Preparing for Financial Emergencies Before They Happen

While one of the hardest things to do, at any age, is save money, establishing good savings habits is a key part of achieving your financial goals. A solid savings strategy should include dollars earmarked for emergency expenses. Accidents and other unexpected events happen. Being prepared for them may lessen the burden on your budget. In addition to setting aside a fund for such financial surprises, your savings plan should include short-term goals, like for vacations, middle-term goals for buying a home or vehicle, and more long-term goals such as retirement.

Define “financial emergency”

Any circumstance in which you can’t live your normal life unless you spend a significant amount of money to fix the situation is deemed a financial emergency. Examples might include: repairing your car so that you can drive to work; a health issue that requires paying a high deductible in order to treat it; or a family member experiencing a loss of income and you needing to compensate for their lost wages. All these are financial “needs” and legitimate emergencies.

Buying the newest smart phone, taking a last-minute vacation or splurging on a new wardrobe are “wants” and, therefore, not emergencies.

The struggle to save money, even just a few hundred dollars, is a prevalent problem across the United States. According to the Federal Reserve, roughly 4 in 10 Americans would struggle covering a $400 emergency expense.1

Ask yourself: Is it unexpected? Is it necessary? Is it urgent?
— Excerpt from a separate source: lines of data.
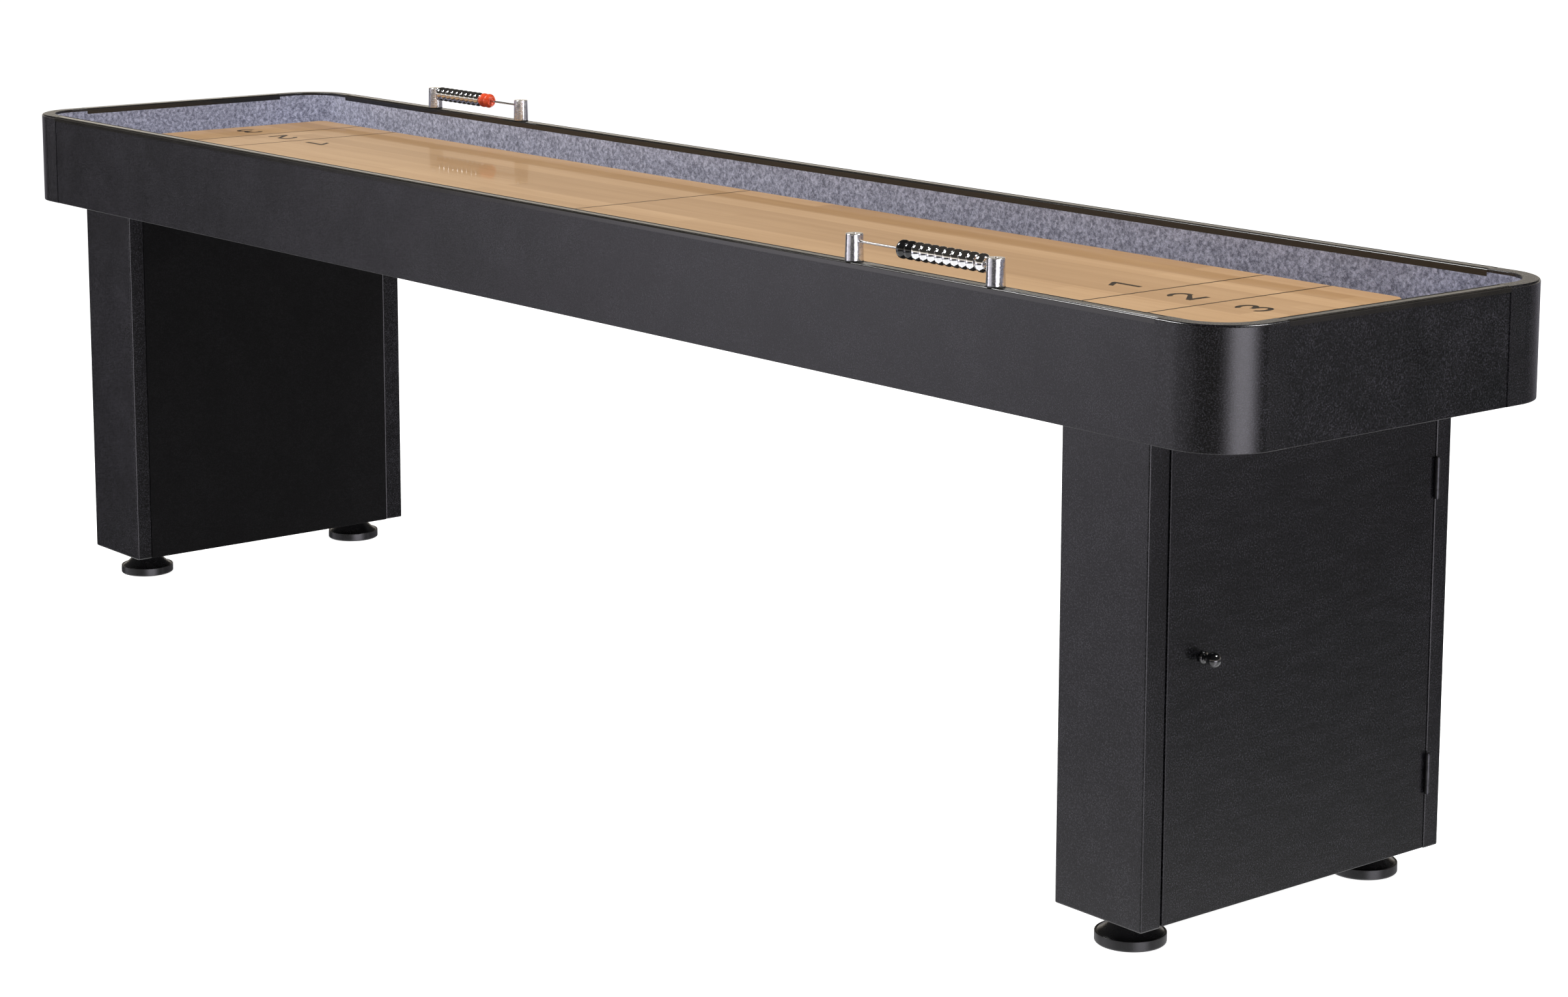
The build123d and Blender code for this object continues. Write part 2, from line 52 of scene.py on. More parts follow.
# ---- sizes read from the frame, in metres ----
CORNER_LOW, CORNER_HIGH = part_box("corner_mouldings")
APRON_LOW, APRON_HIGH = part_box("front_apron")
CAPS_LOW, CAPS_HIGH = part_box("rail_caps")
HALF_X = CORNER_HIGH.x
HALF_Y = CORNER_HIGH.y
RAIL_TOP = CORNER_HIGH.z
SEAM_X = APRON_HIGH.x
BOARD_LOW, BOARD_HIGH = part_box("playfield_board")

# ---- rail sections, as in the design ----
CORNER_RADIUS = 78 * MM
RAIL_WIDTH = 21.5 * MM
CARPET_THICK = 1.2 * MM
CAP_SIDE = 1.2 * MM
CAP_ROOF = 2.4 * MM
CAP_OUTER_LEG = 6.8 * MM

# ---- room brightness seen in reflections: (degrees, level) ----
WORLD_STRENGTH = 6.0
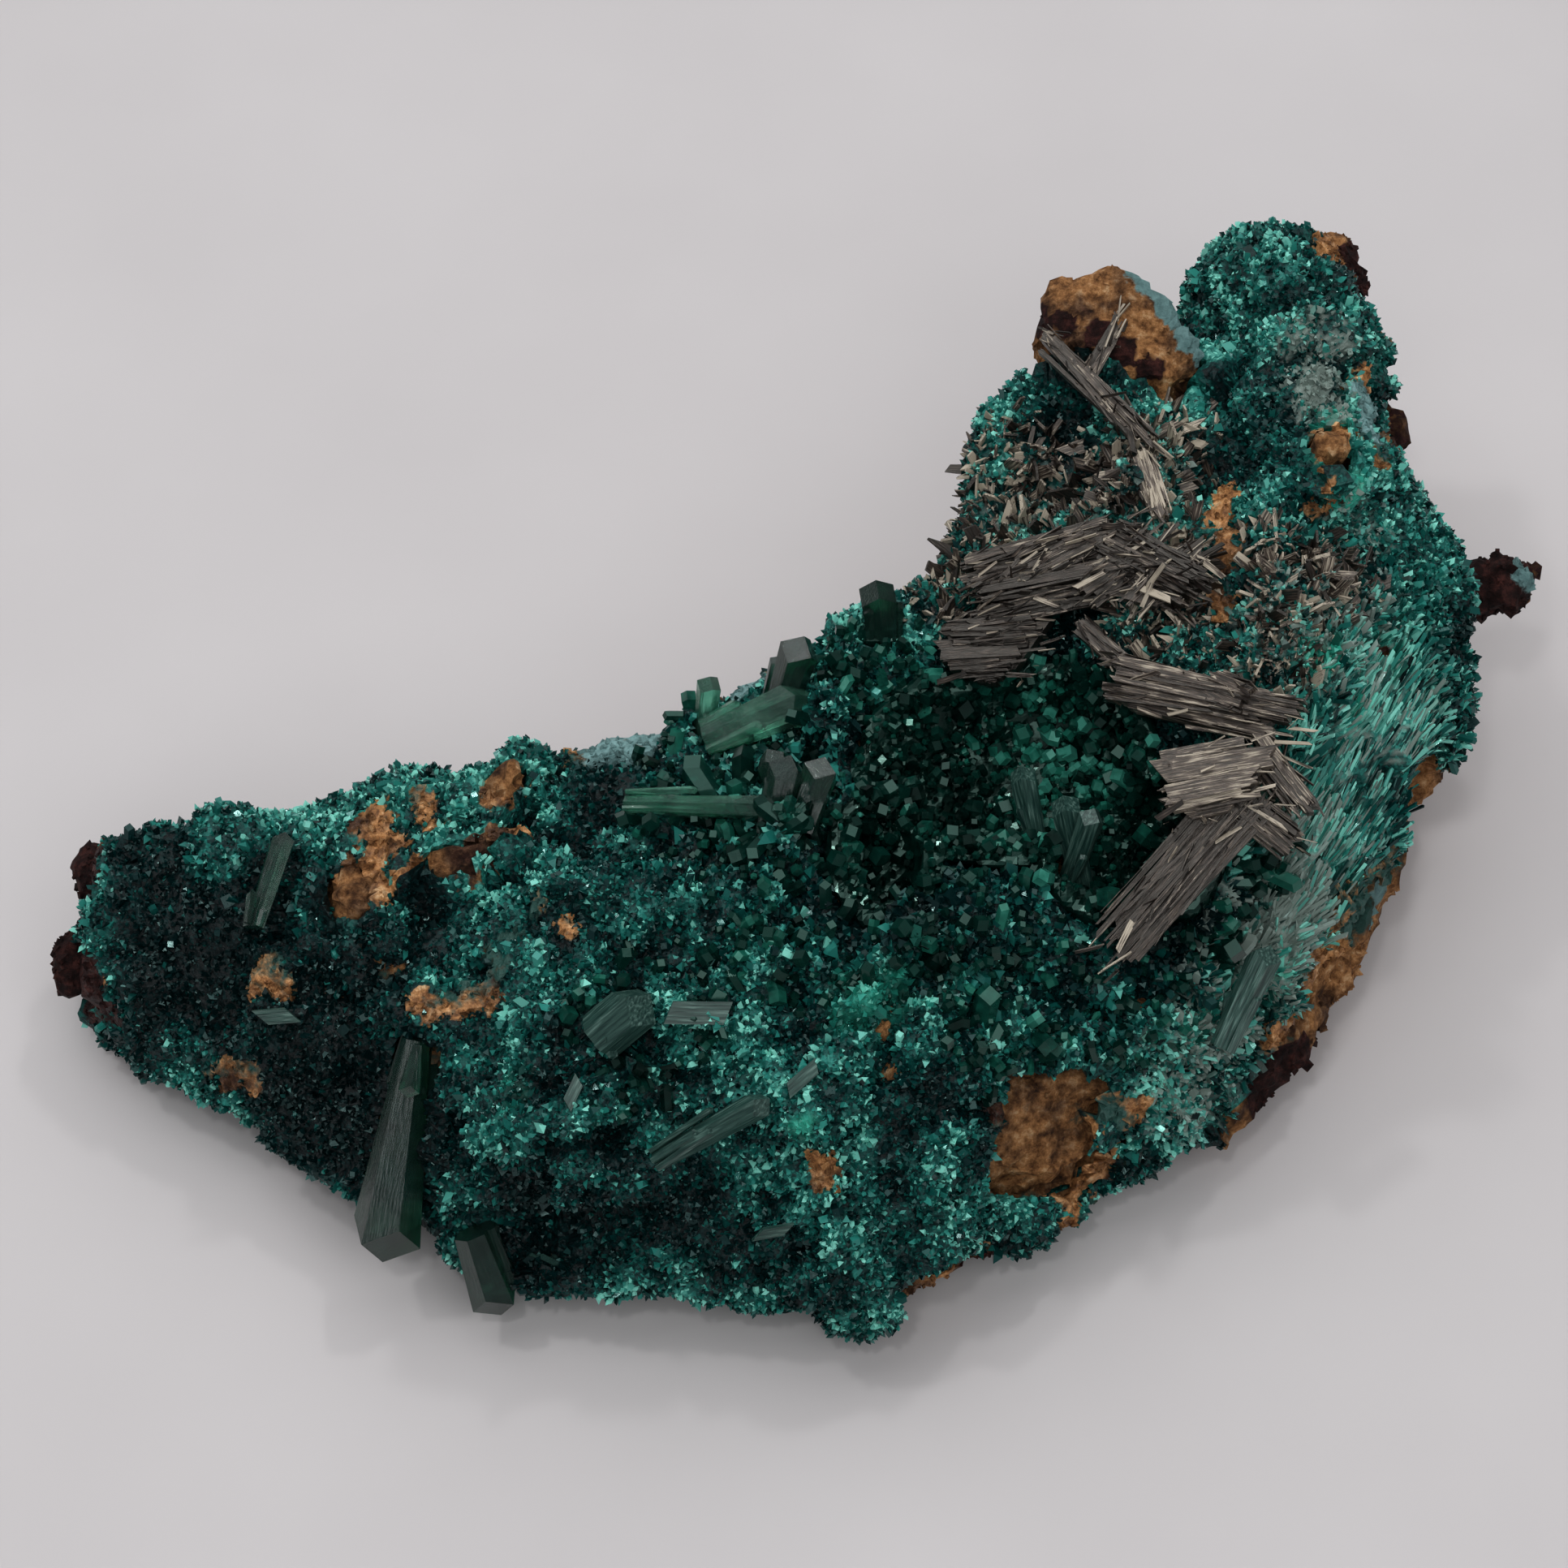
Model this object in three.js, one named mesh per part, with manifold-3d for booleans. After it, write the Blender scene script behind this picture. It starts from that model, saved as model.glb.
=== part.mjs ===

If your answer to any or all these questions is yes and the cost is more than you have on hand or in accessible accounts, then it would be considered an emergency, and you can tap into your emergency fund.

Start Small and Build It

While the recommended amount to build up is the equivalent of three to six months of your typical living expenses, try setting a goal of just establishing a starter emergency fund of $400. This equals the amount of money that 40% of Americans can’t cover for an emergency expense, so that’s a logical place to begin.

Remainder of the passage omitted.